## What this task involves
Give back only the lines in the records below from the one with "Continue the OpenSCAD" to the one with "return r * math.sin(a), -r", both inclusive, word for word.

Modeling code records
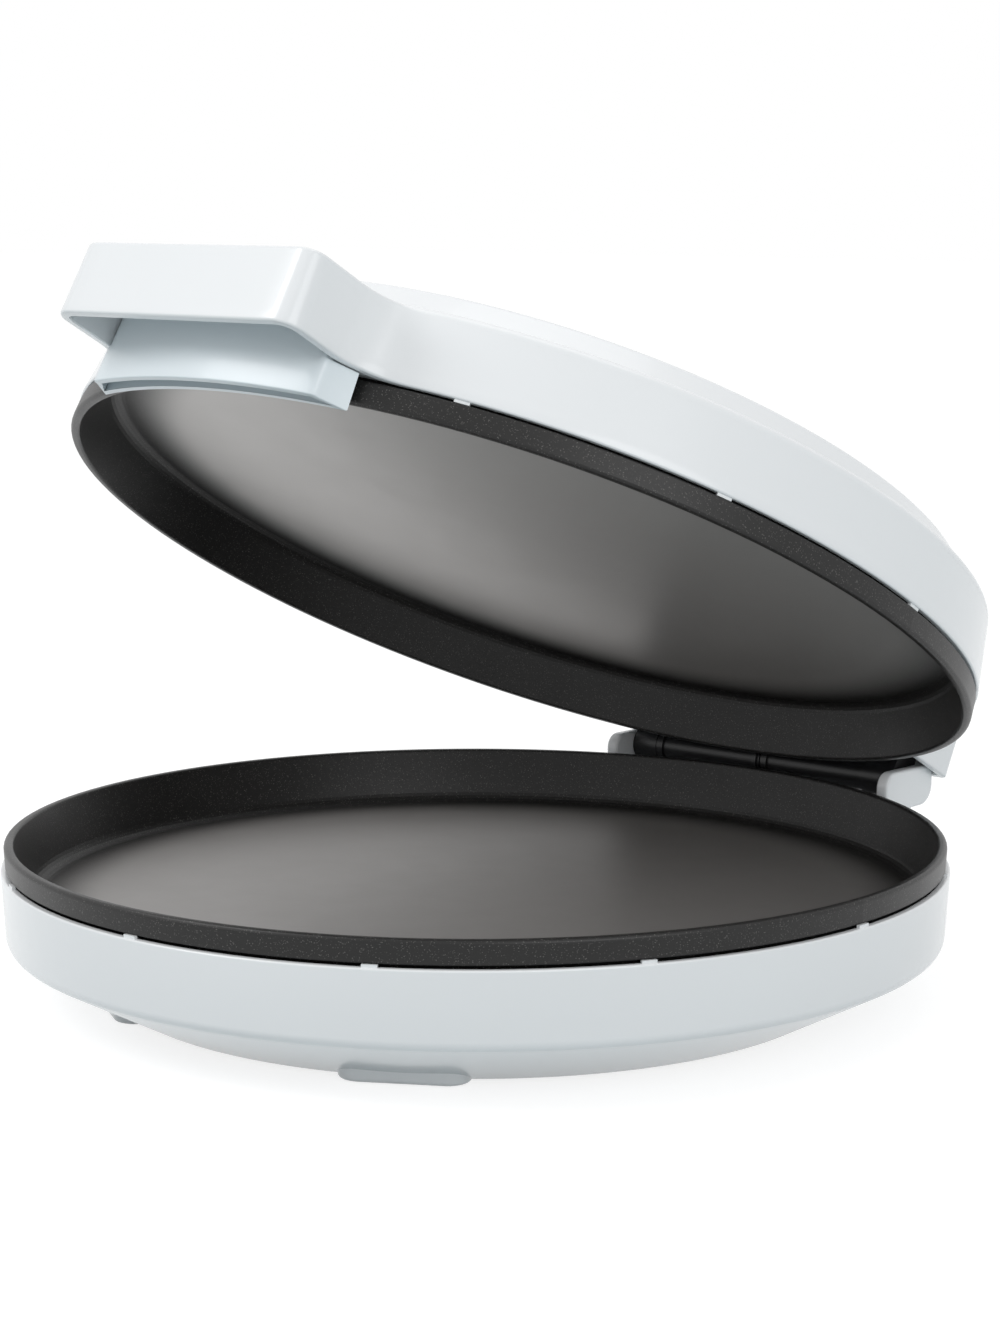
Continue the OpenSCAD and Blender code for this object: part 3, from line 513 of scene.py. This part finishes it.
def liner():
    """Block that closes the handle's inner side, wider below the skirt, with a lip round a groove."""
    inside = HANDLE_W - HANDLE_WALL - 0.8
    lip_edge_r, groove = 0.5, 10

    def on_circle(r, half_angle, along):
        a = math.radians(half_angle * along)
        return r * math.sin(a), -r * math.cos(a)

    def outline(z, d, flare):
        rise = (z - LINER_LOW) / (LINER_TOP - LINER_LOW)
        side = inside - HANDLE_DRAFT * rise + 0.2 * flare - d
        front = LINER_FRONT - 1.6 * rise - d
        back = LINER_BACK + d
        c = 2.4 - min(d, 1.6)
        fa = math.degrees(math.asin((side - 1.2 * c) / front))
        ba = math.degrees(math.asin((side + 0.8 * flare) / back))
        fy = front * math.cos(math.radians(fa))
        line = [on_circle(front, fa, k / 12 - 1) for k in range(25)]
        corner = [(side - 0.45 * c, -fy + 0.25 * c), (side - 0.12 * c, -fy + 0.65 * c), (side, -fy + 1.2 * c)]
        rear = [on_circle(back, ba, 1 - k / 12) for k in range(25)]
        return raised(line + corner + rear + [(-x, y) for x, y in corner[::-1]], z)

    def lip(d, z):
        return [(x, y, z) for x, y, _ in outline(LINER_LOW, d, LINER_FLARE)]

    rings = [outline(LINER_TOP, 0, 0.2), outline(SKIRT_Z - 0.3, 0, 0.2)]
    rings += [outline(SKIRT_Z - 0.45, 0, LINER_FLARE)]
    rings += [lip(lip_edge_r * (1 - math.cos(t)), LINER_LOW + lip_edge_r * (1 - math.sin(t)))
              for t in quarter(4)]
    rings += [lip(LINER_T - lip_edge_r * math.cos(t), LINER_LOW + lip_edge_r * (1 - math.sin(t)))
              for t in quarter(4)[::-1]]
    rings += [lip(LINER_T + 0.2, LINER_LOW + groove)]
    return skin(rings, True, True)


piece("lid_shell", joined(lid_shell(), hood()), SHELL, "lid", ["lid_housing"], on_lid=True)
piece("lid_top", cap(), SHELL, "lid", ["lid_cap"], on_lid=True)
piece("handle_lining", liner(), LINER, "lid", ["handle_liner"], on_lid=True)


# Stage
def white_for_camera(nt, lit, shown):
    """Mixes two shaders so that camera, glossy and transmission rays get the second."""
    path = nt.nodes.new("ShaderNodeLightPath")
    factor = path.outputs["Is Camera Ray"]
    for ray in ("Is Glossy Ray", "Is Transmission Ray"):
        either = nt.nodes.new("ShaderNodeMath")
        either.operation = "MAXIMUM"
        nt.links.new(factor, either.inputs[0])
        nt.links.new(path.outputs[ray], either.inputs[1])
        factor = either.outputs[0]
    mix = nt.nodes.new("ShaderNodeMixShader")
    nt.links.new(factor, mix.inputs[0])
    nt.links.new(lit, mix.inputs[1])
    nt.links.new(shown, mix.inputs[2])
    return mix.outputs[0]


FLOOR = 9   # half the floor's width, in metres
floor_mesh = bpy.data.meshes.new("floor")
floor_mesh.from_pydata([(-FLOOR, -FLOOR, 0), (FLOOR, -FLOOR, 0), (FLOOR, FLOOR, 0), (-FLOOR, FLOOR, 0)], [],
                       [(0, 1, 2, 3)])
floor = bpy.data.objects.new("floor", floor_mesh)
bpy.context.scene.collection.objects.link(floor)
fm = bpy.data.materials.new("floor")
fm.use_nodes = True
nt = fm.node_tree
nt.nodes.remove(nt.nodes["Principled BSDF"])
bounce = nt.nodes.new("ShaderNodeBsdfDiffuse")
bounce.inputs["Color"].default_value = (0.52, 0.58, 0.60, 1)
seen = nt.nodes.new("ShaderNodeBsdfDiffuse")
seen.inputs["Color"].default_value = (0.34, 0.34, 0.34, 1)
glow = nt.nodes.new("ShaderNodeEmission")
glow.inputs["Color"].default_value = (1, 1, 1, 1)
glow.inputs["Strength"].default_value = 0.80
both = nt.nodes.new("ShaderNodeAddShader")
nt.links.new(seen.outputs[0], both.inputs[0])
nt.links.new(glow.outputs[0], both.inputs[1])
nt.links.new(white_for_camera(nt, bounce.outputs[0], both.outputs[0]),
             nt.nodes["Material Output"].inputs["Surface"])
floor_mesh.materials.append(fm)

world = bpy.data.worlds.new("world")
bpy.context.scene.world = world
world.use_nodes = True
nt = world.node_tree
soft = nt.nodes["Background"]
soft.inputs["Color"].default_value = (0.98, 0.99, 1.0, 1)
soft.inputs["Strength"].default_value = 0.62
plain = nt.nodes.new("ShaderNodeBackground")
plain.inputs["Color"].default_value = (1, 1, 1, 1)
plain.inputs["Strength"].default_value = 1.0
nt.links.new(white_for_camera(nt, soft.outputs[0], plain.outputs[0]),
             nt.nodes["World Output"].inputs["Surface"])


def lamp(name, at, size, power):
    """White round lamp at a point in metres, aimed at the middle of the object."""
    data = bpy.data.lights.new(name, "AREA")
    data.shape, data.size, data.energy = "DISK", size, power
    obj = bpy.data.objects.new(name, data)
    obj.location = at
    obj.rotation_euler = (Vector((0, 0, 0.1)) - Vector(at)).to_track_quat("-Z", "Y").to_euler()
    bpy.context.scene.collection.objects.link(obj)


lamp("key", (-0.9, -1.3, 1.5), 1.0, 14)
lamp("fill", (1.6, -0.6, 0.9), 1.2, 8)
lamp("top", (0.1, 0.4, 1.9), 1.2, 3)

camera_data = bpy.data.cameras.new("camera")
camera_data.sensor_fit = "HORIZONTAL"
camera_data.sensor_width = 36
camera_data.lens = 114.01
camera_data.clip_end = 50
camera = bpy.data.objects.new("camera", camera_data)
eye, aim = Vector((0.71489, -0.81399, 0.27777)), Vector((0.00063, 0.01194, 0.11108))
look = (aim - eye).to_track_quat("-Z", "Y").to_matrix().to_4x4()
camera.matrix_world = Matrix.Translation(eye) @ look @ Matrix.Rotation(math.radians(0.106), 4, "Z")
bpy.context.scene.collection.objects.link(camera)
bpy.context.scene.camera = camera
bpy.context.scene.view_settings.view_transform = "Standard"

...

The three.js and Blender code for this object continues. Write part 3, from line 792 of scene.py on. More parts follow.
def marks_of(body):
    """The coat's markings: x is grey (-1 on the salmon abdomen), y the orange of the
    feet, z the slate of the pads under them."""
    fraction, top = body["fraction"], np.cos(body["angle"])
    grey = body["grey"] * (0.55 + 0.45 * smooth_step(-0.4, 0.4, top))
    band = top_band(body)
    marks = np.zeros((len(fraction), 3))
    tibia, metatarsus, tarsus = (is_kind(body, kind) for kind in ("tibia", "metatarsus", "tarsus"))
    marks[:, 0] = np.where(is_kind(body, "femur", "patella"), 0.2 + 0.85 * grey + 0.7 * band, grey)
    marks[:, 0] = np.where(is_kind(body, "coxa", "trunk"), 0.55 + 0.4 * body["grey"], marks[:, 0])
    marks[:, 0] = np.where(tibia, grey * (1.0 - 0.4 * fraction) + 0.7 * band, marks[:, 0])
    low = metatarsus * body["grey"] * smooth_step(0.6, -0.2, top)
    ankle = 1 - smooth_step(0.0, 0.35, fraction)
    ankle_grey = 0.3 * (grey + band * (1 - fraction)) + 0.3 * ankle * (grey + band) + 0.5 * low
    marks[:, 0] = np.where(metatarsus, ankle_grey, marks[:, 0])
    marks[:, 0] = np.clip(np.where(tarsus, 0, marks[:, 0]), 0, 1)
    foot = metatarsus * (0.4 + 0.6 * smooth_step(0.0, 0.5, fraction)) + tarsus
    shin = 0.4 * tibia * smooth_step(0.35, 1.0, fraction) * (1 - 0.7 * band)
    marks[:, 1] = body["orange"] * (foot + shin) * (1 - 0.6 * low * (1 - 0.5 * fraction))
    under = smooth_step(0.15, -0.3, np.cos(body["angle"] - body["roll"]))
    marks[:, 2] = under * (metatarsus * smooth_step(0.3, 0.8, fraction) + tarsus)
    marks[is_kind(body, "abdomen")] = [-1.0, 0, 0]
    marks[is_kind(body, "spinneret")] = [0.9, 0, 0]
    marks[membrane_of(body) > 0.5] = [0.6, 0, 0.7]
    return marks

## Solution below
Continue the OpenSCAD and Blender code for this object: part 3, from line 513 of scene.py. This part finishes it.
def liner():
    """Block that closes the handle's inner side, wider below the skirt, with a lip round a groove."""
    inside = HANDLE_W - HANDLE_WALL - 0.8
    lip_edge_r, groove = 0.5, 10

    def on_circle(r, half_angle, along):
        a = math.radians(half_angle * along)
        return r * math.sin(a), -r * math.cos(a)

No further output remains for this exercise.